A lot of the time, you can see why a film failed, even if you don’t agree. Maybe Gattaca was too intelligent for most movie-goers; maybe Death to Smoochy was too dark given the very cartoony surface layer; maybe Strange Days was a bit too geek-friendly. I can see no reason why The King of Comedy flopped, though. It’s directed brilliantly by Martin Scorsese, Robert De Niro gives possibly his best performance, and the film has a brutal, chilling quality throughout. Throw in the critique of media idols that the film presents and you’ve got a movie that, by all rights, should have been a classic. Unfortunately, only the critics seemed to see it.

 

Last Action Hero

Another one of the big historical failures, 1993’s Last Action Hero declared a financial loss of $26 million. In spite of this, the movie still did fairly well at the box office – but not enough to offset the whopping budget that was reported to be over $70 million. Panned by the critics at the time, the film has actually stood up to the test of time very well, giving an incisive, satirical critique of the world of action movies whilst delivering plenty of fun action set pieces.

 

Deep Rising

What happens if you combine Aliens with Titanic and throw Die Hard into the mix? Deep Rising, that’s what! A team of mercenaries attempt to hijack the most expensive cruise ship in the world. When they get there, they discover that evil aquatic monsters have got there before they have. An action-comedy-horror hybrid, the film is full of quotable lines and memorable (sometimes gory) scenes.

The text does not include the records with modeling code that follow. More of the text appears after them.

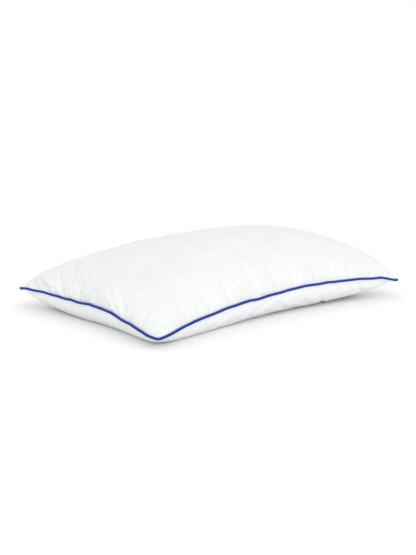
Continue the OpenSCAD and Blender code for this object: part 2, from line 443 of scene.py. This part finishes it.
def smooth_by_hand(points, form):
    """Pats the pillow into shape and softens its folds, most in the middle."""
    soft = points.copy()
    for _ in range(SMOOTHING_PASSES):
        middle = soft[:, :-2, 1:-1] + soft[:, 2:, 1:-1] + soft[:, 1:-1, :-2] + soft[:, 1:-1, 2:]
        soft[:, 1:-1, 1:-1] = middle / 4
    folds = points - soft
    nx, ny = points.shape[1:3]
    from_seam = from_rim(nx, ny, CUT_L / (nx - 1))
    patted = np.array(PATTED)[:, None, None] * np.clip(from_seam / PATTED_IN, 0, 1)
    soft[..., 2] += patted * (form.at(soft) - soft[..., 2])
    from_end = SEAM[:, 0].max() - abs(points[..., 0])
    ends, rest = (np.array(pair)[:, None, None] for pair in (KEPT_AT_ENDS, KEPT))
    kept = rest + (ends - rest) * np.exp(-((from_end / KEPT_R) ** 2))
    smoothed = soft + kept[..., None] * folds
    keep_clear(smoothed, from_seam)
    return smoothed


def refine(points, axis):
    """Twice as many cells along one axis of the grids, with cubic curves through the points."""
    a = np.moveaxis(points, axis, 0)
    longer = np.concatenate([2 * a[:1] - a[1:2], a, 2 * a[-1:] - a[-2:-1]])
    out = np.empty((2 * len(a) - 1, *a.shape[1:]), a.dtype)
    out[::2] = a
    out[1::2] = (9 * (longer[1:-2] + longer[2:-1]) - longer[:-3] - longer[3:]) / 16
    return np.moveaxis(out, 0, axis)


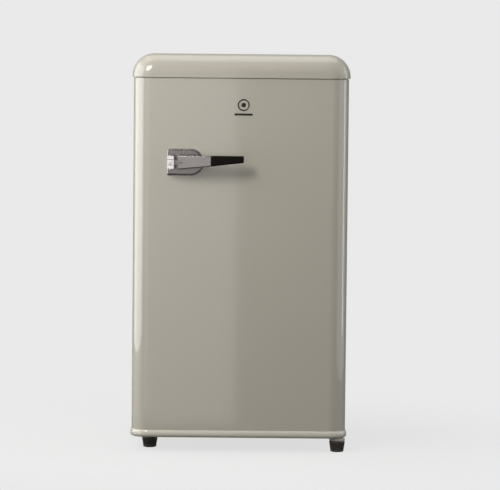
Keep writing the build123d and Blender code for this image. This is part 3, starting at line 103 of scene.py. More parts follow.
class Finish:
    """One procedural material on a Principled surface; every node comes from node()."""

    def __init__(self, name, constants=None):
        self.material = bpy.data.materials.new(name)
        self.material.use_nodes = True
        self.tree = self.material.node_tree
        self.tree.nodes.clear()
        self.surface = self.node("ShaderNodeBsdfPrincipled", {}, constants or {})
        self.output = self.node("ShaderNodeOutputMaterial", {},
                                {"Surface": self.surface.outputs["BSDF"]})
        self.place = self.node("ShaderNodeTexCoord").outputs["Object"]

    def node(self, kind, settings=None, sockets=None):
        """Adds a node, sets its properties first and then its sockets' values or links."""
        made = self.tree.nodes.new(kind)
        for key, value in (settings or {}).items():
            if key == "stops":
                fill_ramp(made.color_ramp, value)
            else:
                setattr(made, key, value)
        for key, value in (sockets or {}).items():
            value = value.socket if isinstance(value, Value) else value
            if isinstance(value, bpy.types.NodeSocket):
                self.tree.links.new(value, made.inputs[key])
            else:
                made.inputs[key].default_value = value
        return made

    def value(self, kind, settings, sockets, output):
        """Adds a node and hands back one of its outputs as a value."""
        return Value(self, self.node(kind, settings, sockets).outputs[output])

    def noise(self, scale, detail=2.0, stretch=None):
        """Noise in the object's own space, with its features 1 / scale metres across."""
        place = self.place
        if stretch:
            mapping = self.node("ShaderNodeMapping", {}, {"Vector": place, "Scale": stretch})
            place = mapping.outputs["Vector"]
        sockets = {"Vector": place, "Scale": scale, "Detail": detail}
        return self.value("ShaderNodeTexNoise", {}, sockets, "Fac")

    def cells(self, scale):
        """Distance to the middle of the nearest cell."""
        return self.value("ShaderNodeTexVoronoi", {"feature": "F1"},
                          {"Vector": self.place, "Scale": scale}, "Distance")

    def between(self, amount, low, high):
        """Soft step of an amount from 0 at low to 1 at high."""
        return self.value("ShaderNodeMapRange", {"interpolation_type": "SMOOTHSTEP"},
                          {"Value": amount, "From Min": low, "From Max": high}, "Result")

    def blend(self, amount, first, second):
        """Colour between two colours or colour sockets."""
        return self.node("ShaderNodeMix", {"data_type": "RGBA"},
                         {0: amount, 6: first, 7: second}).outputs[2]

    def set(self, **sockets):
        """Feeds sockets of the Principled surface, with underscores for spaces."""
        for key, value in sockets.items():
            socket = self.surface.inputs[key.replace("_", " ")]
            value = value.socket if isinstance(value, Value) else value
            if isinstance(value, bpy.types.NodeSocket):
                self.tree.links.new(value, socket)
            else:
                socket.default_value = value

    def bump(self, height, depth):
        """Relief of a height between 0 and 1 that stands a depth in metres."""
        node = self.node("ShaderNodeBump", {},
                         {"Height": height, "Distance": depth, "Strength": 1.0})
        self.set(Normal=node.outputs["Normal"])


def fill_ramp(ramp, stops):
    """Sets a colour ramp to a list of positions and colours."""
    while len(ramp.elements) < len(stops):
        ramp.elements.new(1.0)
    for element, (position, colour) in zip(ramp.elements, stops):
        element.position = position
        element.color = (*colour, 1.0)


def rgba(colour, factor=1.0):
    """A colour made lighter or darker by a factor, with full alpha."""
    return (*[min(1.0, c * factor) for c in colour[:3]], 1.0)


# --- finishes ---
def enamel(name, colour, roughness=0.36, coat=0.98, peel=0.00002):
    """Glossy sprayed enamel: a faint cloudiness, an uneven gloss and a fine orange peel."""
    f = Finish(name, {"Coat Roughness": 0.045, "Specular IOR Level": 0.3, "Coat IOR": 1.65})
    cloud = f.noise(7.0, 3.0)
    f.set(Base_Color=f.blend(cloud, rgba(colour, 0.975), rgba(colour, 1.02)))
    f.set(Roughness=roughness - 0.03 + f.noise(22.0, 4.0) * 0.07)
    f.set(Coat_Weight=coat - 0.08 + f.noise(60.0) * 0.1)
    f.bump(f.noise(420.0, 1.0) * 0.6 + f.noise(90.0, 1.0) * 0.9, peel)
    return f.material


def moulded(name, colour, roughness=0.4, grain=900.0, depth=0.00002, level=0.5):
    """Moulded plastic: a fine spark-eroded grain and a faint flow in its gloss."""
    f = Finish(name, {"Coat Roughness": 0.15, "Specular IOR Level": level})
    flow = f.noise(14.0, 3.0)
    f.set(Base_Color=f.blend(flow, rgba(colour, 0.94), rgba(colour, 1.05)))
    f.set(Roughness=roughness - 0.04 + f.noise(40.0, 4.0) * 0.09)
    f.bump(f.noise(grain, 2.0), depth)
    return f.material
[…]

Unfortunately critics and movie-goers alike didn’t agree.

 

Titan A.E.

This animated film, directed by Don Bluth, with Joss Whedon on the writing team and Matt Damon, Bill Pullman and Drew Barrymore in the cast, did so badly that it closed Fox Animation Studios. The movie created a wonderful setting – a humanity spread across a vibrant universe after the destruction of Earth – and gave an epic plot reminiscent of Star Wars. Unfortunately, the film fell between a younger and older demographic and a lot of people missed out on a great sci-fi movie.

 

Cutthroat Island

Cutthroat Island is part of one of the biggest disasters in movie history – between this and Showgirls, it forced the fantastic Carolco Pictures to close. What makes Carolco Pictures so special?  Well, only that they were responsible for the Rambo movies, Total Recall, and Terminator 2. But is Cutthroat Island really that bad? No, not really. In fact, it shares a striking number of similarities to the massive hit Pirates of the Caribbean. Geena Davis is fantastic, the plot is fun, but most importantly, it is a wonderfully entertaining adventure movie. If it had been made a few years later, with a decent marketing push behind it, I’m sure that Cutthroat Island would have been a hit.

 

Hopefully, this will have made you think to look beyond whether a film did well at the box office before passing judgement on its quality. Of course, some films are awful and not worth buying, but some of them are genuinely fantastic movies.

GLUG GLUG GLUG GLUG GLUG!

And, ahem, some of them are so awful they need to be seen.